2. Enhancing the sharing of ideas and co-creation of innovative solutions – The project has set up an expanded OPSI network of innovation practitioners working in gov admin and provided them with a space to interact, discuss and share through an enhanced online platform (https://oecd-opsi.org/). Network and platform functionalities were developed in close collaboration with the innovators community reflecting their needs and interests. A profile page and interactivity functions of the network have been prototyped internally and with the OPSI National Contact Points. As a result, the Observatory online platform has increased its user base (platform has been accessed over 113K times by nearly 70K users with 300,000 page views from 191 countries around the world since its re-launch under H2020. OPSI developed a Toolkit Navigator (https://oecd-opsi.org/toolkit-navigator/) to support innovators in identifying what tools and methods can best respond to the challenges they are facing. The Toolkit Navigator contains over 150 free innovation resources, all of which touch on subjects relevant to innovation in the public sector, including participatory budgeting, behavioral economics, human-centred design, design thinking, prototyping, and co-creation, amongst others.

3. . Building innovative capacities - The project has successfully delivered a beta inventory of skills for public sector innovations in collaboration with Nesta, and a report which profiles those organisations which have invested in developing and nurturing innovation skills . The skills framework includes analysis of both the challenges of building the innovation skills of government officials as well as a detailed exploration of the skills of innovation specialists brought into government from outside. The research led to the development of eight “skills profiles” that help identify what competencies are associated to different innovation roles within the public sector, thus being directly relevant for any public sector organisations who are working to update their competency frameworks to account for innovation. The model has been well received by HR and policy experts, and started to be applied in public sector skills development frameworks of OECD member countries (e.g. Chile). The project has also successfully developed and piloted a learning-oriented workshop (In Belgium and Ireland) with multiple governments to better understand, frame and develop innovative organizations and systems. The training framework helped baseline participants, discuss the pace of digital innovation, and looked at interventions at the individual, organisational, and system level.
The project has achieved the following impacts:

1. OPSI has helped bring the subject of public sector innovation out of the academic context and – through the cases and practices disseminated – it brought it into the government context, providing a safe environment (within the OPSI NCP Network) to share ideas and discuss practices, solutions developed in gov context. The result of the system work generated a significant debate among policy makers in OECD capitals, in particular on the challenge of applying systems approaches to solving national challenges. This work has led to further demand for applied work in member countries - also in collaboration with other OECD Directorates - on addressing specific systemic problems (e.g. addressing public procurement system in Slovenia, but also specific workshops in Scotland, Finland, Estonia and Wales).

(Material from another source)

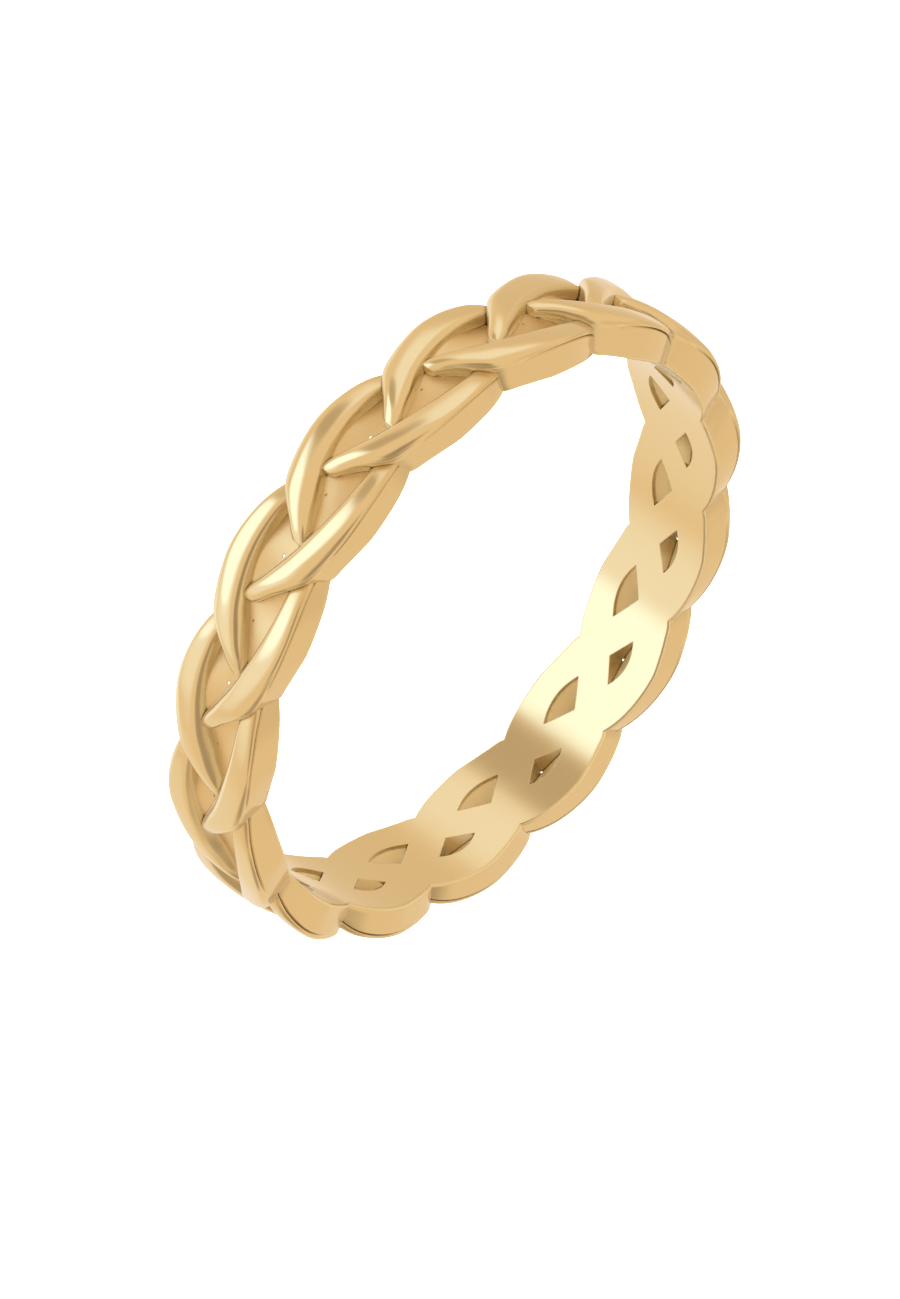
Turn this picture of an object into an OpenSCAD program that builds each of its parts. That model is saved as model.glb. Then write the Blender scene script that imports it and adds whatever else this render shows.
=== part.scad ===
// Braided band ring: one cast piece, a flat plait of three strands all the way round.
// The ring lies on its side: its axis is +Z and the scalloped edge rests on z = 0.

/* [Ring] */
// Inner diameter, the finger size
inner_d = 17.2; // [15:0.1:22]
// Width of the band over its scallops
band_w = 3.15; // [2.6:0.05:4.5]
// Thickness of the band over the highest crests
band_t = 1.25; // [1:0.05:1.6]
// Bevel where the bore meets the edges of the band
bevel = 0.08; // [0.05:0.01:0.2]

/* [Plait] */
// Waves that each of the three strands makes round the ring
waves = 5; // [4:1:6]
// Height of the floor between the strands, above the bore
floor_t = 0.76; // [0.7:0.01:0.8]
// Rise of that floor, over half the band's width, to the side where a leaf is full
floor_rise = 0.35; // [0.1:0.05:0.4]

/* [Pockets] */
// Length of an upper pocket round the bore
upper_l = 1.4; // [1.2:0.05:1.6]
// Height of an upper pocket from its corner to the middle of its curved side
upper_h = 0.64; // [0.5:0.01:0.75]
// Length of a lower pocket round the bore
lower_l = 1.65; // [1.3:0.05:1.7]
// Height of a lower pocket from its corner to the middle of its curved side
lower_h = 0.74; // [0.6:0.01:0.8]
// Depth of a pocket at its curved side
pocket_shallow = 0.14; // [0.1:0.01:0.2]
// Depth of a pocket at its corner, where it comes out as a pinhole
pocket_deep = 0.8; // [0.75:0.01:0.85]

/* [Hidden] */

inner_r = inner_d / 2;
outer_d = inner_d + 2 * band_t;
half_w = band_w / 2;
strands = 3;
scallops = strands * waves;
pitch = 360 / scallops;
// The leaves, the floor and the pockets start this far inside the bore, which is cut last
sunk = 0.2;

// One leaf is the stretch of a strand that shows, from the notch where it comes out at one edge
// to the blunt tip at the middle of the band. A row is one section of it: its place in pitches
// from the notch; as shares of half the band's width its rim at the bore, the outer edge of its
// cord and the cord's inner foot; as shares of the band's thickness its crest and the shoulder
// where wall and cord meet; and how smoothly these two run together.
PLACE = 0;
RIM = 1;
EDGE = 2;
FOOT = 3;
CREST = 4;
SHOULDER = 5;
SMOOTH = 6;
LEAF = [
    [-0.13, 0.60, 0.56, 0.26, 0.50, 0.30, 0.0],
    [0.00, 0.77, 0.74, 0.36, 0.69, 0.50, 0.0],
    [0.12, 0.88, 0.84, 0.42, 0.81, 0.64, 0.0],
    [0.25, 0.95, 0.91, 0.43, 0.87, 0.72, 0.0],
    [0.40, 0.99, 0.95, 0.41, 0.92, 0.77, 0.1],
    [0.55, 1.00, 0.95, 0.35, 0.96, 0.78, 0.3],
    [0.70, 0.94, 0.90, 0.26, 0.98, 0.76, 0.6],
    [0.85, 0.86, 0.82, 0.13, 1.00, 0.74, 1.0],
    [0.98, 0.77, 0.70, -0.03, 1.00, 0.72, 1.0],
    [1.08, 0.56, 0.48, -0.15, 0.98, 0.70, 1.0],
    [1.16, 0.32, 0.26, -0.26, 0.94, 0.68, 0.7],
    [1.24, 0.11, 0.08, -0.34, 0.87, 0.64, 0.4],
    [1.29, 0.00, -0.03, -0.38, 0.77, 0.56, 0.3],
    [1.32, -0.10, -0.12, -0.37, 0.48, 0.30, 0.3]
];
// Lean of a section towards the tip, in pitches, from the bore to the highest crest
lean = 0.12;
// How square the cord is outside its crest, how much less where it runs smoothly into the wall,
// and the power that squares its inner flank
square = 0.85;
rounder = 0.25;
flank = 0.5;
dome_steps = 3;
// How far the floor reaches, as a share of half the band's width, and the place where it is highest
web_share = 0.67;
full_place = 0.7;
web_columns = 6 * scallops;
web_rows = 4;
pocket_steps = 5;
// Turns, in columns, that keep the seams of the floor and the bore off those of the leaves
web_turn = 0.15;
bore_turn = 0.55;

// Point in space from an angle round the ring, a radius and a height above the middle of the band
function on_ring(angle, r, z) = [r * cos(angle), r * sin(angle), z];

// The same from a place in pitches, leaning on towards the tip further out
function leaning(u, r, z) = on_ring((u + lean * (r - inner_r) / band_t) * pitch, r, z);

// Point at s, from 0 to 1, on a curve pulled by four points
function bent(a, b, c, d, s) =
    pow(1 - s, 3) * a + 3 * s * pow(1 - s, 2) * b + 3 * s * s * (1 - s) * c + pow(s, 3) * d;

// Section of a leaf: the wall at the band's edge, the cord's outer half, then its inner flank
function leaf_section(row) =
    let (
        u = row[PLACE],
        outer = half_w * row[RIM],
        edge = half_w * row[EDGE],
        inner = half_w * row[FOOT],
        crest = inner_r + band_t * row[CREST],
        shoulder = inner_r + band_t * row[SHOULDER],
        round = bevel * (1 + row[SMOOTH] / 2),
        rim = inner_r + round,
        middle = (edge + inner) / 2,
        pull = square - rounder * row[SMOOTH]
    )
    concat(
        [leaning(u, inner_r - sunk, outer - round - sunk)],
        [leaning(u, rim, outer)],
        [for (k = [0 : dome_steps])
            let (p = bent([shoulder, edge], [shoulder + pull * (crest - shoulder), edge],
                [crest, middle + pull * (edge - middle)], [crest, middle], k / dome_steps))
            leaning(u, p[0], p[1])],
        [for (k = [1 : dome_steps])
            let (a = 90 * k / dome_steps)
            leaning(u, inner_r + (crest - inner_r) * pow(cos(a), flank),
                middle - (middle - inner) * pow(sin(a), flank))],
        [leaning(u, inner_r - sunk, min(inner, outer - round - 2 * sunk))]
    );

// Faces of a solid lofted through rings of n points each
function loft_faces(rings, n) = concat(
    [for (i = [0 : rings - 2], j = [0 : n - 1]) [i * n + j, (i + 1) * n + j, i * n + (j + 1) % n]],
    [for (i = [0 : rings - 2], j = [0 : n - 1])
        [(i + 1) * n + j, (i + 1) * n + (j + 1) % n, i * n + (j + 1) % n]],
    [[for (j = [0 : n - 1]) j]],
    [[for (j = [n - 1 : -1 : 0]) (rings - 1) * n + j]]
);

module leaf() {
    points = [for (row = LEAF) each leaf_section(row)];
    polyhedron(points, loft_faces(len(LEAF), 2 * dome_steps + 4));
}

// Floor between the strands: a band inside the leaves that leans to and fro, high beside the full
// part of a leaf and low where a leaf begins
function web_r(angle, z) =
    inner_r + floor_t + floor_rise * z / half_w * cos((angle / pitch - full_place) * 360);

module web() {
    edge = half_w * web_share;
    n = web_rows + 2;
    points = [for (i = [0 : web_columns - 1])
        let (angle = 360 * (i + web_turn) / web_columns)
        each concat(
            [on_ring(angle, inner_r - sunk, edge)],
            [for (k = [0 : web_rows - 1])
                let (z = edge * (1 - 2 * k / (web_rows - 1)))
                on_ring(angle, web_r(angle, z), z)],
            [on_ring(angle, inner_r - sunk, -edge)]
        )];
    faces = [for (i = [0 : web_columns - 1], j = [0 : n - 1])
        let (next = (i + 1) % web_columns)
        each [
            [i * n + j, next * n + j, i * n + (j + 1) % n],
            [next * n + j, next * n + (j + 1) % n, i * n + (j + 1) % n]
        ]];
    polyhedron(points, faces);
}

// Pocket in the bore behind the floor: a fan, deepest at its corner on the middle of the band
module pocket(length, height) {
    foot = inner_r - sunk;
    reach = length / 2 / inner_r * 180 / PI;
    side = [for (k = [0 : pocket_steps])
        let (a = reach * (2 * k / pocket_steps - 1))
        [a, height * (1 - 0.32 * pow(a / reach, 2))]];
    low = [on_ring(0, foot, 0), for (p = side) on_ring(p[0], foot, p[1])];
    high = [on_ring(0, inner_r + pocket_deep, 0),
        for (p = side) on_ring(p[0], inner_r + pocket_shallow, p[1])];
    polyhedron(concat(high, low), loft_faces(2, pocket_steps + 2));
}

// Puts a shape of one pitch at the upper edge of the band, all the way round
module upper_row(shift) {
    for (i = [0 : scallops - 1]) rotate([0, 0, (i + shift) * pitch]) children();
}

// The same at the lower edge, turned over and half a pitch on
module lower_row(shift) {
    rotate([0, 0, pitch / 2]) mirror([0, 0, 1]) upper_row(shift) children();
}

// The plait as cast, with a bore that is still a little too small
module plait() {
    resize([outer_d, 0, band_w])
    difference() {
        union() {
            web();
            upper_row(0) leaf();
            lower_row(0) leaf();
        }
        upper_row(0.5) pocket(upper_l, upper_h);
        lower_row(0.5) pocket(lower_l, lower_h);
        rotate([0, 0, 360 * bore_turn / web_columns])
        cylinder(h = 2 * band_w, r = inner_r - sunk / 4, center = true, $fn = web_columns);
    }
}

module braided_band() {
    color([0.89, 0.75, 0.51])
    translate([0, 0, half_w])
    difference() {
        plait();
        cylinder(h = 2 * band_w, r = inner_r, center = true, $fn = 180);
    }
}

braided_band();
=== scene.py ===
"""Looks of the braided band ring: the same plait as the CAD model, cut finely, in polished gold."""

import math

import bmesh
import bpy
import numpy as np
from mathutils import Matrix, Vector


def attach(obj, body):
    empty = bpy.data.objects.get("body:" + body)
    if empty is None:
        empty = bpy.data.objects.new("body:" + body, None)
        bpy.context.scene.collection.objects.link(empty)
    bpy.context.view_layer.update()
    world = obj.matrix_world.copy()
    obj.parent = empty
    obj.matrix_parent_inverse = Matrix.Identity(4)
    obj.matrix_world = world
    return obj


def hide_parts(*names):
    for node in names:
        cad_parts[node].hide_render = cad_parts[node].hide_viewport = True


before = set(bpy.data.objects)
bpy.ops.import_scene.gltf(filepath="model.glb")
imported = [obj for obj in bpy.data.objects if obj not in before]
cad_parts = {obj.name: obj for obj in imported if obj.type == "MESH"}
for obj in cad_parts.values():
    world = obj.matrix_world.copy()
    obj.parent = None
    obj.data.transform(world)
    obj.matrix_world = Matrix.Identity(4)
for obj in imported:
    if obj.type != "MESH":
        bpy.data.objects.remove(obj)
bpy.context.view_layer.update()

MM = 0.001

# Sizes of the ring in millimetres, as in the CAD model
INNER_D = 17.2
BAND_W = 3.15
BAND_T = 1.25
FLOOR_T = 0.76
FLOOR_RISE = 0.35
FULL_PLACE = 0.7
UPPER_POCKET = (1.4, 0.64)
LOWER_POCKET = (1.65, 0.74)
POCKET_SHALLOW = 0.14
POCKET_DEEP = 0.8
EDGE_ROUND = 0.08
SCALLOPS = 15
# The leaves, the floor and the pockets start this far inside the bore, which is cut last
SUNK = 0.2

INNER_R = INNER_D / 2
HALF_W = BAND_W / 2
PITCH = 2 * math.pi / SCALLOPS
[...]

2. The Skills for Innovation beta model and other applications (e.g. toolkits) have been well received by HR managers in the OECD networks. The model has been integrated into a wider framework for Public Sector Skills in the government of Chile. In other capitals, the framework has generated interest in relation to its potential applicability to guide the development of competency framework for civil servants. The training framework has been successfully piloted in two countries (Ireland and Belgium) and generated further interest among NCP countries for continued testing and development. The Observatory has been present in a number of Public Sector Innovation Weeks organized in the national contexts, celebrating innovation achievements and promoting it towards the general public (for example during the Innovation week of France – Nov 2016 and 2018, Brazil Sept 2016 and Nov 2018, and Canada, June 2017).

The work on public sector skills have served as a platform for engagement with social innovators and academics during ad-hoc review processes in Canada and in Brazil. The two end-of-year conferences were instrumental in developing a fresh view of the public sector among government officials and the public at large. The program - which has been delivered in innovative ways (prototypes, engagement with networks) - has been instrumental in promoting an intensified dialogue between government officials and political leaders on how to make innovation core business in government administrations, which resulted in increased political interest leading to the development of international principles on public sector innovation (OECD Declaration on Public Sector Innovation).